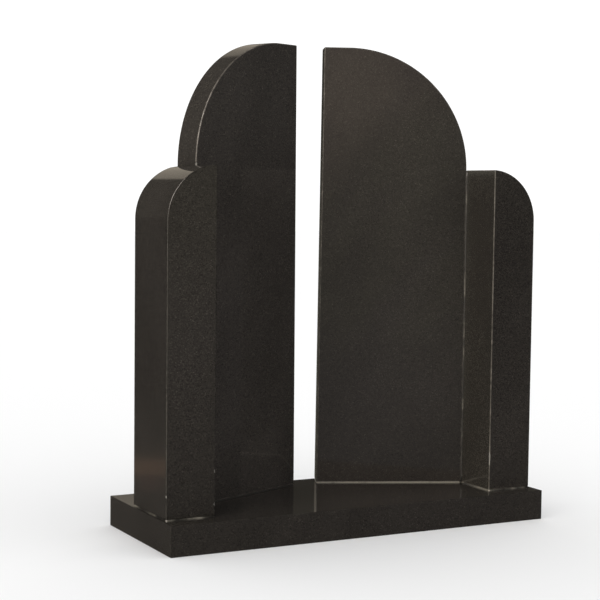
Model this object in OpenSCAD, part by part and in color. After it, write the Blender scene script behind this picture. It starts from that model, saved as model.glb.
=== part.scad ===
// A double memorial in polished granite. A plain base carries two tall wings,
// set in plan like an open book with a gap between them, and a square pillar at each end.
// Each upright stone stands on a thin bed of pale setting compound.
// The underside of the base is centred on the origin, and the front faces -Y.

/* [Base] */
// Length of the base, from end to end
base_length = 1200; // [1160:10:1500]
// Height of the base
base_height = 86; // [50:1:160]
// Bare strip of the base in front of the pillars
front_margin = 56; // [10:1:150]
// Bare strip of the base behind the wings' inner ends
back_margin = 3; // [0:1:100]
// Bare strip of the base outside each pillar
end_margin = 9; // [0:1:40]

/* [Wings] */
// Height of a wing above the base
wing_height = 1314; // [1000:1:1600]
// Thickness of a wing
wing_thickness = 72; // [50:1:100]
// Radius of a wing's round shoulder
wing_round = 360; // [100:5:420]
// How far each wing is turned towards the front, in degrees
wing_angle = 23.5; // [5:0.5:35]
// Gap between the wings at the base
gap_bottom = 76; // [20:1:140]
// Gap between the wings at the top
gap_top = 92; // [20:1:160]

/* [Pillars] */
// Width of a pillar across its front
pillar_width = 144; // [100:1:180]
// Depth of a pillar, front to back
pillar_depth = 234; // [150:1:300]
// Height of a pillar above the base
pillar_height = 953; // [500:1:990]
// Radius of a pillar's round shoulder, which may be more than its width
pillar_round = 150; // [20:1:200]

/* [Joints] */
// How far in front of a pillar's back the face of the wing meets it
wing_seat = 86; // [40:1:120]
// Open joint between a wing's end and its pillar
joint = 2; // [0.5:0.5:6]
// Thickness of the setting compound under each upright stone
bed = 3; // [1:0.5:8]

/* [Hidden] */
$fn = 180;
over = 1; // how far a cutter runs past what it cuts

// The wing reaches from the gap to the pillar, and its face ends one joint short of it.
pillar_inner = base_length / 2 - end_margin - pillar_width;
wing_length = (pillar_inner - joint - gap_bottom / 2) / cos(wing_angle);
inner_batter = (gap_top - gap_bottom) / 2 / cos(wing_angle);

// The base is as deep as the stones on it and the two margins.
base_depth = front_margin + pillar_depth - wing_seat + wing_length * sin(wing_angle)
    + wing_thickness * cos(wing_angle) + back_margin;
pillar_front = front_margin - base_depth / 2;
pillar_back = pillar_front + pillar_depth;
wing_inner_front = pillar_back - wing_seat + wing_length * sin(wing_angle);

granite = [0.13, 0.12, 0.105];
granite_wing = [0.17, 0.155, 0.135];
granite_pillar = [0.15, 0.145, 0.125];
compound = [0.72, 0.66, 0.52];

// What is sawn off a block, across wide and tall, to leave a round shoulder on its outer corner.
// A radius of more than the width keeps the height at the inner corner.
module shoulder_waste(across, tall, deep, radius) {
    past = max(0, radius - across);
    centre_up = tall - sqrt(radius * radius - past * past);
    translate([across - radius, -over, centre_up])
        difference() {
            cube([radius + over, deep + 2 * over, radius + over]);
            translate([0, -over, 0])
                rotate([-90, 0, 0])
                    cylinder(r = radius, h = deep + 4 * over);
        }
}

// Carries its children to the right wing's own place: +X along its face, +Y into its thickness.
module at_right_wing() {
    translate([gap_bottom / 2, wing_inner_front, base_height])
        rotate([0, 0, -wing_angle])
            children();
}

// The right wing with its bed. Its inner end is square to its face and leans away from the gap.
module wing_block() {
    top_length = wing_length - inner_batter;
    at_right_wing()
        difference() {
            translate([0, wing_thickness, 0])
                rotate([90, 0, 0])
                    linear_extrude(wing_thickness)
                        polygon([
                            [0, 0],
                            [wing_length, 0],
                            [wing_length, wing_height],
                            [inner_batter, wing_height]
                        ]);
            shoulder_waste(wing_length, wing_height, wing_thickness, min(wing_round, top_length));
        }
}

// The right pillar with its bed. The back of its inner side is splayed to take the wing's end.
module pillar_block() {
    difference() {
        translate([pillar_inner, pillar_front, base_height])
            difference() {
                cube([pillar_width, pillar_depth, pillar_height]);
                shoulder_waste(pillar_width, pillar_height, pillar_depth, pillar_round);
            }
        at_right_wing()
            translate([wing_length + joint - pillar_width, -over, -over])
                cube([pillar_width, pillar_depth, pillar_height + 2 * over]);
    }
}

// The layer on top of the base that the setting compound fills.
module bed_layer() {
    translate([-base_length / 2, -base_depth / 2, base_height - over])
        cube([base_length, base_depth, bed + over]);
}

// An upright stone is its block above the bed layer.
module stone(tint) {
    color(tint)
        difference() {
            children();
            bed_layer();
        }
}

// A bed is what its stone's block leaves in the bed layer.
module bed_under() {
    color(compound)
        intersection() {
            children();
            bed_layer();
        }
}

module base() {
    color(granite)
        translate([-base_length / 2, -base_depth / 2, 0])
            cube([base_length, base_depth, base_height]);
}

module right_wing() {
    stone(granite_wing) wing_block();
}

module left_wing() {
    mirror([1, 0, 0])
        right_wing();
}

module right_pillar() {
    stone(granite_pillar) pillar_block();
}

module left_pillar() {
    mirror([1, 0, 0])
        right_pillar();
}

module right_wing_bed() {
    bed_under() wing_block();
}

module left_wing_bed() {
    mirror([1, 0, 0])
        right_wing_bed();
}

module right_pillar_bed() {
    bed_under() pillar_block();
}

module left_pillar_bed() {
    mirror([1, 0, 0])
        right_pillar_bed();
}

base();
left_wing_bed();
right_wing_bed();
left_pillar_bed();
right_pillar_bed();
left_wing();
right_wing();
left_pillar();
right_pillar();
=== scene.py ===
import math
import random

import bmesh
import bpy
from mathutils import Matrix, Vector


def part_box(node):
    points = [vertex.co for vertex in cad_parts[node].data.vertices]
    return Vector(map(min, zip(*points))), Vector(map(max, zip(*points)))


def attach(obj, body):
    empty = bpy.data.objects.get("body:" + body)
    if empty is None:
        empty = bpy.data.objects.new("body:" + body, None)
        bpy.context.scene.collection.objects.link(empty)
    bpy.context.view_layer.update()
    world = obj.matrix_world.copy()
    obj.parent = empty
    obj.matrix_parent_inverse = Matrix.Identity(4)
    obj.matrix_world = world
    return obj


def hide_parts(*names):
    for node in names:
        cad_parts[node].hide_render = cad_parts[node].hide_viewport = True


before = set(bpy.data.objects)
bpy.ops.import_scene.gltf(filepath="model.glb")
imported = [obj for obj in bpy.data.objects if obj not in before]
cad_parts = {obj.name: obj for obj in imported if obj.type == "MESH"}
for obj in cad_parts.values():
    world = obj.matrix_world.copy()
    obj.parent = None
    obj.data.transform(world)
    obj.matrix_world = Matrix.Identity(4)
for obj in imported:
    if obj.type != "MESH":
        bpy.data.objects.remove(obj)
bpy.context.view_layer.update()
print("frame loaded:", ", ".join(sorted(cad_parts)))

# Lengths are metres and angles degrees. +X is the right of the memorial, +Y its back, +Z up.
# A bearing turns clockwise seen from above, from 0 at the back through 90 at the right.


# Small helpers for the shader trees

def newTree(name):
    made = bpy.data.materials.new(name)
    made.use_nodes = True
    made.node_tree.nodes.clear()
    return made, made.node_tree


def node(tree, kind, sockets=None, **fields):
    # sockets holds a value or another node's output for each input, by its name or number
    made = tree.nodes.new(kind)
    for key, value in fields.items():
        setattr(made, key, value)
    for key, value in (sockets or {}).items():
        if isinstance(value, bpy.types.NodeSocket):
            tree.links.new(value, made.inputs[key])
        elif value is not None:
            made.inputs[key].default_value = value
    return made


def maths(tree, operation, first, second=None):
    return node(tree, "ShaderNodeMath", {0: first, 1: second}, operation=operation).outputs[0]


def ramp(tree, value, low, high, atLow=0.0, atHigh=1.0, smooth=True):
    made = node(
        tree, "ShaderNodeMapRange",
        {"Value": value, "From Min": low, "From Max": high, "To Min": atLow, "To Max": atHigh},
        interpolation_type="SMOOTHSTEP" if smooth else "LINEAR")
    return made.outputs["Result"]


def blendColour(tree, amount, first, second, mode="MIX"):
    # a plain colour is given as its red, green and blue
    sides = [(*side, 1) if isinstance(side, tuple) else side for side in (first, second)]
    made = node(
        tree, "ShaderNodeMix", {0: amount, 6: sides[0], 7: sides[1]}, data_type="RGBA", blend_type=mode)
    return made.outputs[2]


def scaleColour(tree, colour, strength):
    grey = node(tree, "ShaderNodeCombineColor", {0: strength, 1: strength, 2: strength})
    return blendColour(tree, 1.0, colour, grey.outputs[0], mode="MULTIPLY")


def noise(tree, place, pattern):
    # a pattern gives the width of one patch, its detail, and how far it is drawn out and turned
    if "stretch" in pattern:
        turn = [math.radians(angle) for angle in pattern["turn"]]
        mapping = node(
            tree, "ShaderNodeMapping", {"Vector": place, "Rotation": turn, "Scale": pattern["stretch"]},
            vector_type="TEXTURE")
        place = mapping.outputs["Vector"]
    made = node(
        tree, "ShaderNodeTexNoise",
        {"Vector": place, "Scale": 1 / pattern["size"], "Detail": pattern["detail"],
         "Roughness": pattern["rough"]})
    return made.outputs["Fac"]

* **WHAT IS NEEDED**
Extract the lines from the line with "bed_under() pillar_block();" through the line with "imported = [obj". Keep both of those lines, copy everything exactly, and add nothing.

* **REPLY**
    bed_under() pillar_block();
}

module left_pillar_bed() {
    mirror([1, 0, 0])
        right_pillar_bed();
}

base();
left_wing_bed();
right_wing_bed();
left_pillar_bed();
right_pillar_bed();
left_wing();
right_wing();
left_pillar();
right_pillar();
=== scene.py ===
import math
import random

import bmesh
import bpy
from mathutils import Matrix, Vector


def part_box(node):
    points = [vertex.co for vertex in cad_parts[node].data.vertices]
    return Vector(map(min, zip(*points))), Vector(map(max, zip(*points)))


def attach(obj, body):
    empty = bpy.data.objects.get("body:" + body)
    if empty is None:
        empty = bpy.data.objects.new("body:" + body, None)
        bpy.context.scene.collection.objects.link(empty)
    bpy.context.view_layer.update()
    world = obj.matrix_world.copy()
    obj.parent = empty
    obj.matrix_parent_inverse = Matrix.Identity(4)
    obj.matrix_world = world
    return obj


def hide_parts(*names):
    for node in names:
        cad_parts[node].hide_render = cad_parts[node].hide_viewport = True


before = set(bpy.data.objects)
bpy.ops.import_scene.gltf(filepath="model.glb")
imported = [obj for obj in bpy.data.objects if obj not in before]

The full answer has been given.